An inaugural summit of the world's biggest emerging economies to discuss ways of moving away from the dollar and establishing "a new world order" sounds pretty daunting. But as it turned out, the first meeting of the BRIC did little but serve as a platform for tepid rhetoric.
The four nations--Brazil, Russia, India, China--which currently account for 15 percent of the world's total output, are expected to surpass today's biggest economies by 2050. This is based on their impressively large growth rates over the past decade.
Concerned by the devaluation of the dollar, the BRIC countries are hoping to buy up IMF-issued bonds and increase their power with international financial institutions.
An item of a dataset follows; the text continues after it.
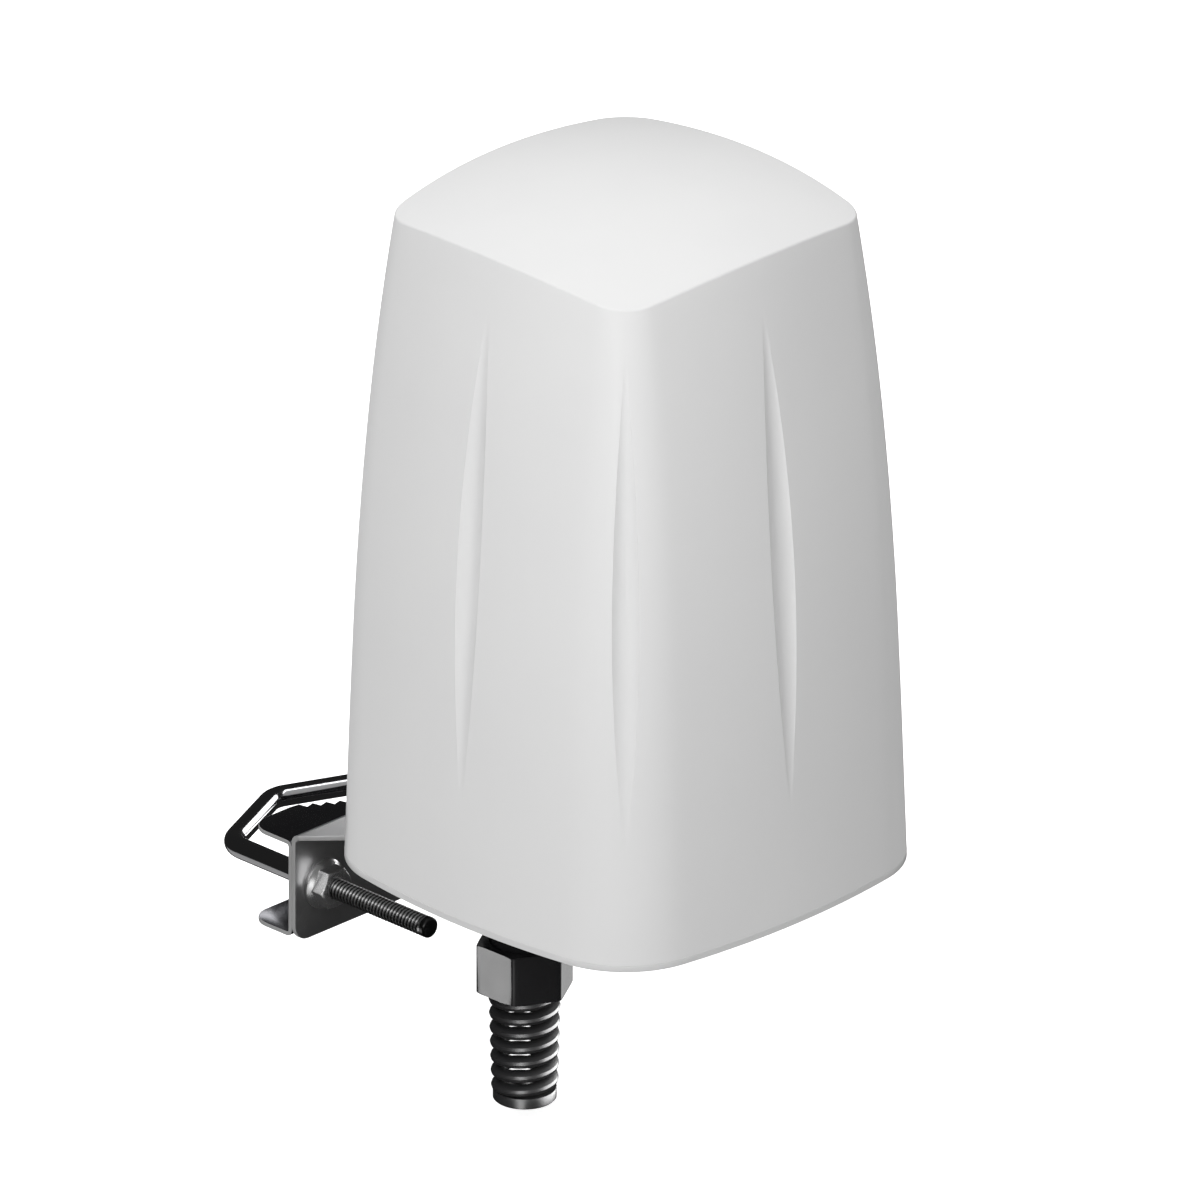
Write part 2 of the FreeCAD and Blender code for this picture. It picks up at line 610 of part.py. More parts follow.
# ---- writing ------------------------------------------------------------------------------
def head_parts():
    parts = {
        "radome": radome(), "base_plate": base_plate(), "rim_gasket": gasket(),
        "base_screws": base_screws(), "arm_washers": arm_washers(), "arm_screws": arm_screws(),
        "threaded_inserts": threaded_inserts(),
        "gland_body": gland_body(), "gland_seal": gland_seal(), "gland_washer": gland_washer(),
        "gland_locknut": gland_locknut(), "gland_thrust_ring": gland_thrust_ring(),
        "gland_nut": gland_nut(),
        "vent_plug": vent_plug(), "vent_seal": vent_seal(), "vent_membrane": vent_membrane(),
        "vent_nut": vent_nut(),
        "reflector_column": reflector_column(), "column_screws": column_screws(),
        "column_cap": column_cap(), "board_spacers": board_spacers(), "board_screws": board_screws(),
        "element_jacks": element_jacks(), "feed_jacks": feed_jacks(), "feed_board": feed_board(),
        "feed_screws": feed_screws(), "shield_can": shield_can(), "lead_socket": lead_socket(),
    }
    for side, degrees in SIDES.items():
        parts["element_board_" + side] = element_board(degrees)
        parts["radiator_" + side] = radiator(degrees)
        parts["pigtail_" + side] = pigtail(degrees)
    return parts


def bracket_parts():
    return {
        "mounting_arm": mounting_arm(), "clamp_jaw": clamp_jaw(), "v_bolt": v_bolt(),
        "flange_nut_left": flange_nut(-LEG_X), "flange_nut_right": flange_nut(LEG_X),
    }


def write(name, shape, offset):
    solids = shape if isinstance(shape, list) else shape.Solids
    whole = solids[0].copy() if len(solids) == 1 else Part.makeCompound(solids)
    whole.translate(offset)
    if not solids or not whole.isValid():
        raise RuntimeError(name + " is not a valid solid")
    whole.exportStep(os.path.join("parts", name + ".step"))
    print(f"{name}: {len(solids)} solid(s), {whole.Volume / 1000:.2f} cm3")


def main():
    os.makedirs("parts", exist_ok=True)
    for name, shape in head_parts().items():
        write(name, shape, HEAD)
    for name, shape in bracket_parts().items():
        write(name, shape, V(0, 0, 0))


main()
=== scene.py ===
"""Looks of the outdoor omnidirectional antenna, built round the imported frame. Metres, +Z up."""

import json
import math

import bmesh
import bpy
import numpy as np
from mathutils import Matrix, Vector


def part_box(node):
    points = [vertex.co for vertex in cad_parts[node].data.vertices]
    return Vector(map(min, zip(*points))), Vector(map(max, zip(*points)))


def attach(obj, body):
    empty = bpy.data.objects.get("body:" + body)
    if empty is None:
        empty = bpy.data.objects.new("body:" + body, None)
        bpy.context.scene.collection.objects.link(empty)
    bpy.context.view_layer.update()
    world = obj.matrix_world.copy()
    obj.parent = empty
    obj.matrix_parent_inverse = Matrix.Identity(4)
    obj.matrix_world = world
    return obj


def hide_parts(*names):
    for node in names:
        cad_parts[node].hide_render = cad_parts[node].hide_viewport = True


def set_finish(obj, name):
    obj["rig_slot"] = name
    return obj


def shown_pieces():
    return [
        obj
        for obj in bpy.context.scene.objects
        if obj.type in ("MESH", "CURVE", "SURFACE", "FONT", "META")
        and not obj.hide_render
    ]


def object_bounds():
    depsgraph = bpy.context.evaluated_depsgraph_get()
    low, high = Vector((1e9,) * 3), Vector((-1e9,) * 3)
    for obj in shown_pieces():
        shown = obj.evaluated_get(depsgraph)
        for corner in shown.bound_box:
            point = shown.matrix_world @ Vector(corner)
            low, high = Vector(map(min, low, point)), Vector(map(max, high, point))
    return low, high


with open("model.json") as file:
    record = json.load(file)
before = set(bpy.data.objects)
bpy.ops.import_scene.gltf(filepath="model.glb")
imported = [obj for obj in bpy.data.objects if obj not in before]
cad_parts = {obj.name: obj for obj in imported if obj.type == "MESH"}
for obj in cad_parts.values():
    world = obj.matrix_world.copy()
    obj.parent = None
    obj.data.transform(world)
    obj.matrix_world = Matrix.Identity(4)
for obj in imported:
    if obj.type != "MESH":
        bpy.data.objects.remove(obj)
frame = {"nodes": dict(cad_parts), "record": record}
cad_low, cad_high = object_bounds()

MM = 0.001

# ---- driving sizes, as in the CAD source, in millimetres in the head's own frame -----------------
HALF_SIDE = 68.0            # half width at the middle of a side, at the rim
CORNER_CENTRE = 36.9        # centre of a corner arc, in X and in Y
CORNER_R = 28.2             # radius of a corner arc at the rim
APEX_Z = 210.1              # top of the dome above the rim
DOME_R = 265.0
DRAFT = 0.033
BEND_START = 70.0
BEND = 4.43e-4
WALL = 3.2
RIM_H = 2.0
TOP_EDGE_R = 0.8            # rounding of the edge round the domed top
FLUTE_LOW, FLUTE_HIGH = 36.0, 190.5
FLUTE_HALF_WIDTH = 4.65
FLUTE_R = 5.6
FLUTE_ZONE = 9.0            # half width of the fine mesh round a flute

LEG_X = 31.0                # V-bolt: half the distance between its legs
ROD_R = 3.1
ROD_BEND = 8.0
ROD_COLUMNS = 40            # mesh columns round the rod
MAST_R = 19.0
V_ANGLE = math.radians(23.5)
PITCH = 1.27
THREAD_DEPTH = 0.50
THREAD_LENGTH = 52.0        # length of rod that is meshed for its thread, from each end
THREAD_START = 1.9          # plain length at the rod's end
THREAD_LEAD = 1.2           # length over which the thread gets its full depth
THREAD_RUNOUT = 2.5         # length over which it fades out at its inner end
THREAD_FLAT = 0.10          # flat share of half a pitch, at the crest and again at the root
END_ROUND = 0.8             # rounding of the rod's end

GLAND_XY = (-30.0, 10.8)
GLAND_TURN = math.radians(31.2)
HEX_AF = 25.0               # gland nut: across flats
HEX_H = 15.0
HEX_CORNER_R = 0.5
CABLE_BORE_R = 6.35
COIL_PITCH = 4.5
COIL_START = math.radians(332)
COIL_INNER_R = 6.75
COIL_OUTER_R = (9.6, 10.4)  # bend relief: outer radius at its bottom and top
COIL_HALF_HEIGHT = 1.72
COIL_SQUARENESS = 0.85      # bend relief: 1 makes the strip's outside round, less makes it squarer

# The head's frame in the row frame: the centre of the radome's bottom rim.
radome_low, radome_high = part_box("radome")
HEAD = Vector(((radome_low.x + radome_high.x) / 2, (radome_low.y + radome_high.y) / 2,
               radome_high.z - APEX_Z * MM))


# ---- mesh helpers --------------------------------------------------------------------------------
def piece(name, verts, faces, body, slot, stands_for, offset=HEAD):
    """Smooth mesh object that rides on a body, from millimetre points in the head's frame, or in the
    row frame when the offset is zero."""
    mesh = bpy.data.meshes.new(name)
    points = np.asarray(verts, float) * MM + np.array(offset)
    mesh.from_pydata(points.tolist(), [], [list(f) for f in faces])
    mesh.validate()
    mesh.update()
    built = bmesh.new()
    built.from_mesh(mesh)
    bmesh.ops.recalc_face_normals(built, faces=built.faces)
    built.to_mesh(mesh)
    built.free()
    mesh.shade_smooth()
    made = bpy.data.objects.new(name, mesh)
    bpy.context.scene.collection.objects.link(made)
    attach(made, body)
    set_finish(made, slot)
    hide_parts(*stands_for)
    return made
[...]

But the BRIC nations are, at the moment, far too disjointed, economically and politically, to emerge as a unified power. Trade tariffs have recently increased tensions between China and India. Russia, Brazil and China are heavy exporters, while India is focused on domestic demand and less concerned with the dollar's international clout.
Russia's economy alone has contracted 10 percent this year and could be harmed further by the economic problems of deteriorating Eastern European nations.
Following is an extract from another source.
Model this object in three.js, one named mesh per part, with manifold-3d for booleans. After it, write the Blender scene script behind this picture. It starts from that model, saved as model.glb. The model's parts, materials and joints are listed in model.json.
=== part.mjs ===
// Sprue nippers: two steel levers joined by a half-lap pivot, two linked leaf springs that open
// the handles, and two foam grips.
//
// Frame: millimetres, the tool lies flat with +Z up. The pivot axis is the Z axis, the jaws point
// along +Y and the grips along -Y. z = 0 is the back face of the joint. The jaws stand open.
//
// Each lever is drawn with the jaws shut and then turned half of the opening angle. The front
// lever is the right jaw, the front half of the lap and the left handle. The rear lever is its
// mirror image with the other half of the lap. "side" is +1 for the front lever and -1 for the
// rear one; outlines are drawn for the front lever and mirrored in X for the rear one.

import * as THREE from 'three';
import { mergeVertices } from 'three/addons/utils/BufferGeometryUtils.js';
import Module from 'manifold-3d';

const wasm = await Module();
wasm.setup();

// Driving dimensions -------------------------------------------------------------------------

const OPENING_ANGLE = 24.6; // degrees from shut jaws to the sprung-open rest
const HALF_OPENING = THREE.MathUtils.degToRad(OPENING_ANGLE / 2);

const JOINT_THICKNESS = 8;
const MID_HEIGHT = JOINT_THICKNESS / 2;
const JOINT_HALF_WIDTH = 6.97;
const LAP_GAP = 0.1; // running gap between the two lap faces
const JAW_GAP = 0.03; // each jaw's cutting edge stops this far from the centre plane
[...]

"Unlike the diligence of the Chinese, the resourcefulness of the Brazilians or the innovation of the Indians, the country is seen as heavily trapped in its own history. A country that cannot quite decide whether it will play well with its neighbors or simply go out to bomb them, in other words," Chan Akya of Asia Times wrote, calling the BRIC summit a farce.
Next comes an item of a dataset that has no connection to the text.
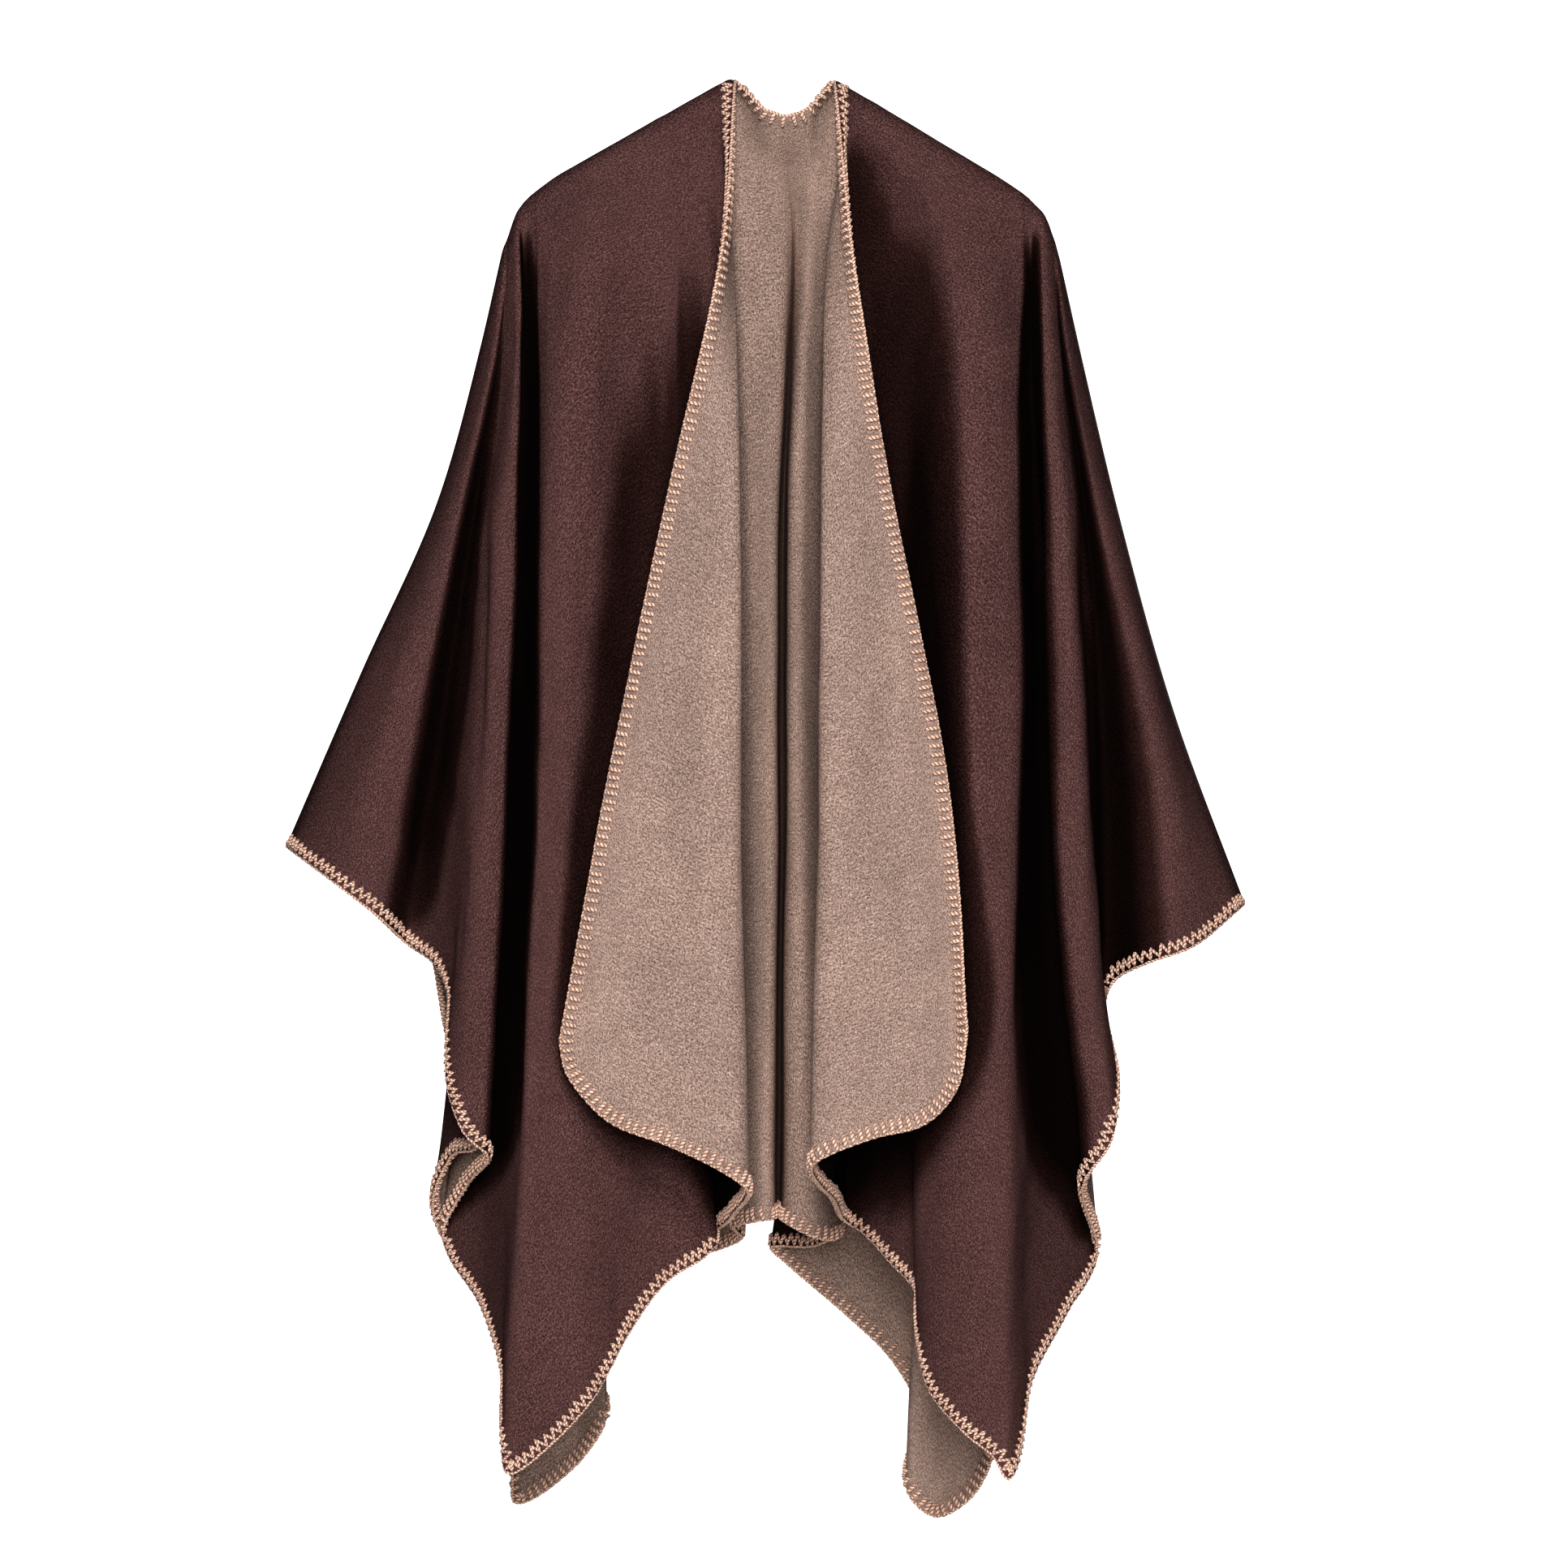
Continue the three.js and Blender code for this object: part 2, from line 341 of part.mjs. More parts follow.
// Directions square to the cloth; along the fold they lie in the plane that divides front from back
function gridNormals(grid, facing, foldColumns, foldRow) {
  const wide = grid.length - 1;
  const long = grid[0].length - 1;
  return grid.map((line, i) =>
    line.map((point, j) => {
      const along = runThrough(grid[i][Math.max(j - 1, 0)], point, grid[i][Math.min(j + 1, long)]);
      const across = runThrough(grid[Math.max(i - 1, 0)][j], point, grid[Math.min(i + 1, wide)][j]);
      const onFold = foldColumns.includes(i) || (j === 0 && foldRow(i));
      if (!onFold) {
        return new THREE.Vector3().crossVectors(across, along).normalize().multiplyScalar(facing);
      }
      const run = foldColumns.includes(i) && j > 0 ? along : across;
      run.y = 0;
      const out = new THREE.Vector3(run.z, 0, -run.x).normalize();
      const middle = new THREE.Vector3(0, 0, -500).sub(point);
      if (out.dot(middle) > 0) out.negate();
      return out;
    }),
  );
}

// A closed wall of even thickness round the grid
function wallGeometry(grid, normals, flip) {
  const wide = grid.length;
  const long = grid[0].length;
  const positions = [];
  for (const face of [WALL / 2, -WALL / 2]) {
    for (let i = 0; i < wide; i += 1) {
      for (let j = 0; j < long; j += 1) {
        const p = grid[i][j].clone().addScaledVector(normals[i][j], face);
        positions.push(p.x, p.y, p.z);
      }
    }
  }
  const index = [];
  const outer = (i, j) => i * long + j;
  const inner = (i, j) => wide * long + i * long + j;
  const quad = (a, b, c, d) => (flip ? index.push(a, c, b, a, d, c) : index.push(a, b, c, a, c, d));
  for (let i = 0; i < wide - 1; i += 1) {
    for (let j = 0; j < long - 1; j += 1) {
      quad(outer(i, j), outer(i + 1, j), outer(i + 1, j + 1), outer(i, j + 1));
      quad(inner(i, j), inner(i, j + 1), inner(i + 1, j + 1), inner(i + 1, j));
    }
    quad(outer(i, 0), inner(i, 0), inner(i + 1, 0), outer(i + 1, 0));
    quad(outer(i, long - 1), outer(i + 1, long - 1), inner(i + 1, long - 1), inner(i, long - 1));
  }
  for (let j = 0; j < long - 1; j += 1) {
    quad(outer(0, j), outer(0, j + 1), inner(0, j + 1), inner(0, j));
    quad(outer(wide - 1, j), inner(wide - 1, j), inner(wide - 1, j + 1), outer(wide - 1, j + 1));
  }
  const geometry = new THREE.BufferGeometry();
  geometry.setAttribute("position", new THREE.Float32BufferAttribute(positions, 3));
  geometry.setIndex(index);
  geometry.computeVertexNormals();
  return geometry;
}

const outerFace = new THREE.MeshStandardMaterial({ color: 0x4a2f31, roughness: 0.95 });

function panel(name, table, side, mirrored, foldColumns, foldRow) {
  const grid = panelGrid(table, side);
  const normals = gridNormals(grid, mirrored ? -1 : 1, foldColumns(grid.length - 1), foldRow);
  const mesh = new THREE.Mesh(wallGeometry(grid, normals, mirrored), outerFace);
  mesh.name = name;
  return mesh;
}

const group = new THREE.Group();
group.name = "poncho";
const NECK_FROM = back.findIndex((row) => row.thread === "left ridge") * STEPS_BETWEEN_THREADS;
const NECK_TO = back.findIndex((row) => row.thread === "right ridge front") * STEPS_BETWEEN_THREADS;
group.add(panel("front_left", leftFront, -1, false, (last) => [last], () => true));
group.add(panel("front_right", rightFront, -1, true, (last) => [last], () => true));
group.add(panel("back", back, 1, false, (last) => [0, last], (i) => i <= NECK_FROM || i >= NECK_TO));

export default group;
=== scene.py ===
import bpy
import numpy as np
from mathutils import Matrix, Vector
from mathutils.bvhtree import BVHTree


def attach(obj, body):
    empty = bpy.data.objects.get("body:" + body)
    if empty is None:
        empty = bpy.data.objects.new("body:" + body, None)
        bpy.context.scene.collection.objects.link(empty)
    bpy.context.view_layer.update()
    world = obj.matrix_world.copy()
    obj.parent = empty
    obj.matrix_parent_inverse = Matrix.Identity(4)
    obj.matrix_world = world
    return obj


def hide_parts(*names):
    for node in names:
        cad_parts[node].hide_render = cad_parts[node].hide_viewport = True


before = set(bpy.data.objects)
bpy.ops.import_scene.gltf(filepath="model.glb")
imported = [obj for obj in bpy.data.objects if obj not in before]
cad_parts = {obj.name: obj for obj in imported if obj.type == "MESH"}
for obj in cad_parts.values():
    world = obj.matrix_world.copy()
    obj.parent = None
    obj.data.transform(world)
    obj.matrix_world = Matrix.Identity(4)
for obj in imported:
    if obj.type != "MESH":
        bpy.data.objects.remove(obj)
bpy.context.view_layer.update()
dice = np.random.default_rng(17)

# Sizes in millimetres on the drawing grid of the solids
GRID = 0.54
GRID_CENTRE = 967
GRID_TOP = 100
STATION = (0, 0.15, 0.4, 0.7, 1)
FOLD_ROLL = 12
DIVIDE_REACH = 60
NECK_ROLL = 55
NECK_BACK = 3
WALL = 2.0
NECK_HALF = 33.5
INSIDE = (0, 0, -500)
ON_FOLD = 1e-6
LEAST_LENGTH = 1e-9

# Points along each thread, closer where the cloth turns over the fold, and between threads
ROWS = np.concatenate([[0, 0.0007, 0.002, 0.0042, 0.0075, 0.012], np.linspace(0.018, 1, 104)])
STEPS_BETWEEN_THREADS = 5

# Where a fold is tight the wall is thinner: share of the fold's radius and least half wall.
# The relief is less there too, over a number of columns to each side.
TURN_ROOM = 0.6
LEAST_TURN = 1e-6
THINNEST_HALF = 0.12
COLUMNS_AROUND_TURN = 2

# How shut in the cloth is, painted into its colour as shade in the folds: rays from a point,
# their reach and start in mm, their lean away from the cloth, what a hit at the end of a ray
# takes off, and the columns and rows between the points that are tried
SHELTER_RAYS = 22
SHELTER_REACH = 140.0
SHELTER_START = 1.5
SHELTER_LEAN = 1.02
SHELTER_FADE = 0.5
SHELTER_COLUMNS = 2
SHELTER_ROWS = 3
SMOOTHINGS = 3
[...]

So there was little for the BRIC to do besides issue an almost pointless communiqué stating its desire to have a larger role in international economic decision-making. "This is not an economic bloc at all, this is a brand name," said Professor Michael Bernstam, a research fellow at the Hoover Institution. It appears that a new world order will have to take a rain check until 2010, when the BRIC will meet again in Brazil.
The summit was upstaged by the nearby meeting of the Shanghai Cooperation Organization which was bizarrely attended by President Mahmoud Ahmadinejad as his country descended into post-election chaos.